- GIVEN DATA -
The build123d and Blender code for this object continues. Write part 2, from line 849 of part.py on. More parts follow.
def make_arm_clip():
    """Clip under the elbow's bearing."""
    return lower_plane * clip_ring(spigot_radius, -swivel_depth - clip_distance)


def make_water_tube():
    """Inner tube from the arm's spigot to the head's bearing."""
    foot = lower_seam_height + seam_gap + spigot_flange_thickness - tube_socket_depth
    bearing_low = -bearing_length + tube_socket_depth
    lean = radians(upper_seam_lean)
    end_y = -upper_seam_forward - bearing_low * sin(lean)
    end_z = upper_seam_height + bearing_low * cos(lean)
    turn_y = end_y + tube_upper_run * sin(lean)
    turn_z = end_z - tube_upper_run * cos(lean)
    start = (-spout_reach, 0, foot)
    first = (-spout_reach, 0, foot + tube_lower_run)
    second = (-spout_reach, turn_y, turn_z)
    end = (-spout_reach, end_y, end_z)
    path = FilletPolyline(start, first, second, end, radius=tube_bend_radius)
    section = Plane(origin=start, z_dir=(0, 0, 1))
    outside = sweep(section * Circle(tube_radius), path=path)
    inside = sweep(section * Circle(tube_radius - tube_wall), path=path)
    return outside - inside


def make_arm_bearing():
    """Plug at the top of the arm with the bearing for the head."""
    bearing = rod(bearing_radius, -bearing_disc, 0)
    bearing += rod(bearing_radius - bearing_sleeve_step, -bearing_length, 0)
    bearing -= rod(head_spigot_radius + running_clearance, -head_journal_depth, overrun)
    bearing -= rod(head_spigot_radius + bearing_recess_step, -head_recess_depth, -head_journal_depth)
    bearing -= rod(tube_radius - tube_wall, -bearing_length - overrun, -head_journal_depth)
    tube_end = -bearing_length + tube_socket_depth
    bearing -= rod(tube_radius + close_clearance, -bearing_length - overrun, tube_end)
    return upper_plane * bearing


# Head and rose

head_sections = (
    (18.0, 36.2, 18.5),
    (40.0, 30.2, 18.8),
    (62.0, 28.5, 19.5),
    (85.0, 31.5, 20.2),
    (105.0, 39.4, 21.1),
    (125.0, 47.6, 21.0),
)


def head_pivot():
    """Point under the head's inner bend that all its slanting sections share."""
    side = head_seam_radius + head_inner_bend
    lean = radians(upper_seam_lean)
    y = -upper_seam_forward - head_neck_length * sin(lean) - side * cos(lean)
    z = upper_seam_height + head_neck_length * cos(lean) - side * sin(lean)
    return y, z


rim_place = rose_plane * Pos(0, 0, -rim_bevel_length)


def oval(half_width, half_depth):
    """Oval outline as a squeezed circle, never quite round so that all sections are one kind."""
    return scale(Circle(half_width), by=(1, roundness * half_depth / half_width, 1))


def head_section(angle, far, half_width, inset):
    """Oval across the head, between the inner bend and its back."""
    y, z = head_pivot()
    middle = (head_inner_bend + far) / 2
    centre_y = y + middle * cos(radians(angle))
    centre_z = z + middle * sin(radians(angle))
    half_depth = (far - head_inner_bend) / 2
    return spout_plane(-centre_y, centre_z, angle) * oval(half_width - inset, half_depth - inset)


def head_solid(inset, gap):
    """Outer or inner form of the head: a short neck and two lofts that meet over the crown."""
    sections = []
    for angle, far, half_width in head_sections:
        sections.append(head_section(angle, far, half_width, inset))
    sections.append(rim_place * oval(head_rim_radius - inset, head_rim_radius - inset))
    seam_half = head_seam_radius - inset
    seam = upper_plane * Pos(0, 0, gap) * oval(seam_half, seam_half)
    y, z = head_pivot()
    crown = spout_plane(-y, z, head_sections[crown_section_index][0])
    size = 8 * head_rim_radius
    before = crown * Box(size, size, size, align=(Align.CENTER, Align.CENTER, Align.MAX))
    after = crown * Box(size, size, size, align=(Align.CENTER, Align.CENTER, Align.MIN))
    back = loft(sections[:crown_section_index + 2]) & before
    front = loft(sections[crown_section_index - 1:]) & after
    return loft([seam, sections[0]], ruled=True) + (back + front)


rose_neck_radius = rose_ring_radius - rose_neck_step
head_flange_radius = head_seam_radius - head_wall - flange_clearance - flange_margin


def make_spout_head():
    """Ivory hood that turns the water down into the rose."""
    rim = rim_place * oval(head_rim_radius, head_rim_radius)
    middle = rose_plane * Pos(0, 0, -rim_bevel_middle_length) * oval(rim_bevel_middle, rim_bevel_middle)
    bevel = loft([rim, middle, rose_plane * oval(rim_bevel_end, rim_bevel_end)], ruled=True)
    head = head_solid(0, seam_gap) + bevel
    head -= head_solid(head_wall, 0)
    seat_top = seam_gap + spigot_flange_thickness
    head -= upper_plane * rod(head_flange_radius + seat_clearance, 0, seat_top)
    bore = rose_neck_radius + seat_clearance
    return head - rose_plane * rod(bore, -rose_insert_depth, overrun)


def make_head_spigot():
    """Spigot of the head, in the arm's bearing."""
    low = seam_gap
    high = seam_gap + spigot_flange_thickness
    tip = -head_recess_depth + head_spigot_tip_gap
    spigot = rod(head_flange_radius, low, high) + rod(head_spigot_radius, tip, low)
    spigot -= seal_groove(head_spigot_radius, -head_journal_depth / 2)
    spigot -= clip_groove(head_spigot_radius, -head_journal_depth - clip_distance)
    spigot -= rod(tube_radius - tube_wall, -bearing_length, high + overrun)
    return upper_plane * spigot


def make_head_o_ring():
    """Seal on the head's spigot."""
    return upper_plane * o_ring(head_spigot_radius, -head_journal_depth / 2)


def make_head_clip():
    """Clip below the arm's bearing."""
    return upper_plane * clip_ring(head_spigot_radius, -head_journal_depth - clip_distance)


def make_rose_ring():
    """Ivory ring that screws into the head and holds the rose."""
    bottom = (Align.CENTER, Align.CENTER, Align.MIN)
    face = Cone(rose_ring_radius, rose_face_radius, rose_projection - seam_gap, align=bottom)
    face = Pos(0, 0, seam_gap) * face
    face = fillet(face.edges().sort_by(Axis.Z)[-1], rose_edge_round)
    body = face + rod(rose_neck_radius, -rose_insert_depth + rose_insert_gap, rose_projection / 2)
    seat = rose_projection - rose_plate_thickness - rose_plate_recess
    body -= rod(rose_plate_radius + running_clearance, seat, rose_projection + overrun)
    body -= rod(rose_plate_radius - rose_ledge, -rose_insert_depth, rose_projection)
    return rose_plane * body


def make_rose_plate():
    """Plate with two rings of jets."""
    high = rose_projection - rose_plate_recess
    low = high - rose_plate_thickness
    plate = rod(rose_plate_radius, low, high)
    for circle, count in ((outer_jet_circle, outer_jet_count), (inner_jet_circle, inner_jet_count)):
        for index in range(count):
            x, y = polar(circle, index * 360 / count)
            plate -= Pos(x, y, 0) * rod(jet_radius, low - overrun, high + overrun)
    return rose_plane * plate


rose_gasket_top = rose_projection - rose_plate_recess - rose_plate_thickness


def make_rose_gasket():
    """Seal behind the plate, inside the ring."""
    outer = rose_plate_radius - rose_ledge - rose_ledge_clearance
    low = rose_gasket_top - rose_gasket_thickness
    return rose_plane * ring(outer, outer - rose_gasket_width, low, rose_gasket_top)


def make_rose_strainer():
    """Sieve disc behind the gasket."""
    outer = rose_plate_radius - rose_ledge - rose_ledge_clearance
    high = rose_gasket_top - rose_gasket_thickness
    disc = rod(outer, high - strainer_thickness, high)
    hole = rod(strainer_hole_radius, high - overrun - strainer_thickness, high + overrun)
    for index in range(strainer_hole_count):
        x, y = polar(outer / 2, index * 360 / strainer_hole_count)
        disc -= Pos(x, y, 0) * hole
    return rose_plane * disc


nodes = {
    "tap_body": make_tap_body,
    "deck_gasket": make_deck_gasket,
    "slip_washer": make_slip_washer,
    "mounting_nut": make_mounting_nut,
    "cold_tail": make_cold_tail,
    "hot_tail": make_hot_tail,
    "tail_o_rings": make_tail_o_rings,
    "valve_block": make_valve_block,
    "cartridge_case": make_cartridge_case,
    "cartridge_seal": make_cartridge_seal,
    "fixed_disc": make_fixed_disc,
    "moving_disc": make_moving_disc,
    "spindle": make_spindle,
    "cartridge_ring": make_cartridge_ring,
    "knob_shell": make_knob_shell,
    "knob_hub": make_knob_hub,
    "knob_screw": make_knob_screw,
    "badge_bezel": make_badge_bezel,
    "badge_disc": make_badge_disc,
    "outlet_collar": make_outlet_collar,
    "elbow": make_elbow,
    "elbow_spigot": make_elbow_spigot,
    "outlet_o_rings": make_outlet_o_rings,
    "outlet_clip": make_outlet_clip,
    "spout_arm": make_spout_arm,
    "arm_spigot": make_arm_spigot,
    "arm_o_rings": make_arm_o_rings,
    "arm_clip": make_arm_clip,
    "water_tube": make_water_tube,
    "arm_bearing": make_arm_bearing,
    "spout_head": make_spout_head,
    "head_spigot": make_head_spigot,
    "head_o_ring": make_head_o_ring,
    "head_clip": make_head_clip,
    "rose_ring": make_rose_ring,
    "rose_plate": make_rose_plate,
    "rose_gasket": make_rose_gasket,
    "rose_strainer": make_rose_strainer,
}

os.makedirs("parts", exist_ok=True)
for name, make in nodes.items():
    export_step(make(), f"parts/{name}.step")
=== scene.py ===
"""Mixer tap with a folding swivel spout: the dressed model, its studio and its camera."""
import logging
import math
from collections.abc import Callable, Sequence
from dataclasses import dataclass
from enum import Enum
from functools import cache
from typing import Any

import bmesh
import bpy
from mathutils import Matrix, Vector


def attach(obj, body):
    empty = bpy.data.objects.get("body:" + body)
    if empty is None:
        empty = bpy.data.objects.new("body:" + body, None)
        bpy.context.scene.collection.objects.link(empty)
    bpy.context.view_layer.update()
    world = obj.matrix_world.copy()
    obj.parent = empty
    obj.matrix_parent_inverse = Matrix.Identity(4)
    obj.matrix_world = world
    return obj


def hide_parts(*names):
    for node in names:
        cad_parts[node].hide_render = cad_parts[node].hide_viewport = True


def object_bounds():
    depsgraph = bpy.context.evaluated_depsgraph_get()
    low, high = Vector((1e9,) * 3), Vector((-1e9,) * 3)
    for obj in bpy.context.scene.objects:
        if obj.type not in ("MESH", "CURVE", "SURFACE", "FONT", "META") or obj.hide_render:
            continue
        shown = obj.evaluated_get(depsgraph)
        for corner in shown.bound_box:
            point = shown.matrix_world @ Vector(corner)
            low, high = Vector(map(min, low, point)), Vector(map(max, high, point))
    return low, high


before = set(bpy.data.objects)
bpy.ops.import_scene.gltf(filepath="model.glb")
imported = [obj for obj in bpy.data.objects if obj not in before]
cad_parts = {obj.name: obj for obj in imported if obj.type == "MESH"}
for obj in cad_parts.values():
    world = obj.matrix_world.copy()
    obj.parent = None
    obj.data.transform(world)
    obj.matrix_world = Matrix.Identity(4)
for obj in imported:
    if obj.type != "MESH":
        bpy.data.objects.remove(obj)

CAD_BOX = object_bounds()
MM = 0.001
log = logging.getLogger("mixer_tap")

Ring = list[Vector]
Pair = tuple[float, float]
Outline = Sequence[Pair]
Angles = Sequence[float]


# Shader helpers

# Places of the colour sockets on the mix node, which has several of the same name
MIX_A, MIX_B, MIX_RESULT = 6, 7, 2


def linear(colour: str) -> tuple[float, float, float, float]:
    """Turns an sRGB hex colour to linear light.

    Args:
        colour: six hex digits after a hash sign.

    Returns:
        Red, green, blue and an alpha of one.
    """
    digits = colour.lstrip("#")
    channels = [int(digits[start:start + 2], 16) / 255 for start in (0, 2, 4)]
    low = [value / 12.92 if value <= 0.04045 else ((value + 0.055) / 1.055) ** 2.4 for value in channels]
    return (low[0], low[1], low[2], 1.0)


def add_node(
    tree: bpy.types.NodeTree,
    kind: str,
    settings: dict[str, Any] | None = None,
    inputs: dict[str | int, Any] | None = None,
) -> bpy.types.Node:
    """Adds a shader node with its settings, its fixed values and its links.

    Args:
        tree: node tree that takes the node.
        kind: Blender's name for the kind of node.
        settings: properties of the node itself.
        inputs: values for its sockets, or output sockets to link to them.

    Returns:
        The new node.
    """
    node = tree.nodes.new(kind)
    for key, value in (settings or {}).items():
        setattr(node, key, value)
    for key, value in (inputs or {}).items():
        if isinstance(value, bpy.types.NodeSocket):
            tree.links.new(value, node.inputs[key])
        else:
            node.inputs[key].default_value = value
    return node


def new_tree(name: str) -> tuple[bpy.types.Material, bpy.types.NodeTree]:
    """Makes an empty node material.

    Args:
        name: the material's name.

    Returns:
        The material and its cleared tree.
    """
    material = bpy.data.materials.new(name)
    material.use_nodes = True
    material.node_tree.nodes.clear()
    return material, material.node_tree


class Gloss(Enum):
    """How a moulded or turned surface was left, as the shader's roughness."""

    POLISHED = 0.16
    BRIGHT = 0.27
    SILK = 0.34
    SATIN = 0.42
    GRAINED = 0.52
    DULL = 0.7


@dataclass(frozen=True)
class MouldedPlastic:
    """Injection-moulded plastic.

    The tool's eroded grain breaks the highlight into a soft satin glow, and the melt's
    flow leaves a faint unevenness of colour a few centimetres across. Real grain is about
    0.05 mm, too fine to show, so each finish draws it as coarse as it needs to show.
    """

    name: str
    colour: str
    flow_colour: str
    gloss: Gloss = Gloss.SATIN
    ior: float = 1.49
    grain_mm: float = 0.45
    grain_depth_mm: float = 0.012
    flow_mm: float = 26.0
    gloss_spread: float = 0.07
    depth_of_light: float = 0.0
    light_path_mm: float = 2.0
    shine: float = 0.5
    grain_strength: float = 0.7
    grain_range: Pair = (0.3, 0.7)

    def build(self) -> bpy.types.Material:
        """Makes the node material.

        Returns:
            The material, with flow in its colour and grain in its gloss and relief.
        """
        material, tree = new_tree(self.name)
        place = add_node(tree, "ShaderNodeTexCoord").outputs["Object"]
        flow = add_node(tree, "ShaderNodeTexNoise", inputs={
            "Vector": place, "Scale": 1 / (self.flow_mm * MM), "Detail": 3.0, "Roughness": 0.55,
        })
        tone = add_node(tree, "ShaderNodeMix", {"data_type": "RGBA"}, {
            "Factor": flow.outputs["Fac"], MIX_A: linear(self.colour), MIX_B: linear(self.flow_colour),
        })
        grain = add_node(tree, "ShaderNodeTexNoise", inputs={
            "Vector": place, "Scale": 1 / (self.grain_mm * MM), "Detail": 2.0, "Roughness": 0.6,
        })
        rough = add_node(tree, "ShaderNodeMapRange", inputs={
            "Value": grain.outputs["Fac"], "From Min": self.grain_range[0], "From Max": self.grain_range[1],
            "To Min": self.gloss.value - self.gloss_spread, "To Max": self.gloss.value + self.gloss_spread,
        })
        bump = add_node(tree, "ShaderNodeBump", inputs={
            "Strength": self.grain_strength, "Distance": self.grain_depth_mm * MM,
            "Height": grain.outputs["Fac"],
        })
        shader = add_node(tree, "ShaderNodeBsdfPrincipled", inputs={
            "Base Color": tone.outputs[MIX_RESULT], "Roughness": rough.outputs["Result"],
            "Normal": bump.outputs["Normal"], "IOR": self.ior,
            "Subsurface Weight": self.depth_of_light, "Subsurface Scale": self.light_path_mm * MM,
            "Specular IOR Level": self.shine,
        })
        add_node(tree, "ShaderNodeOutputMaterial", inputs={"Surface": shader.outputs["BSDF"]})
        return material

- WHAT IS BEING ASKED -
Exactly as they appear, please write out the lines from the opening of the listing above down to the line containing "return lower_plane *", with both end lines included.

- FULL OUTPUT -
The build123d and Blender code for this object continues. Write part 2, from line 849 of part.py on. More parts follow.
def make_arm_clip():
    """Clip under the elbow's bearing."""
    return lower_plane * clip_ring(spigot_radius, -swivel_depth - clip_distance)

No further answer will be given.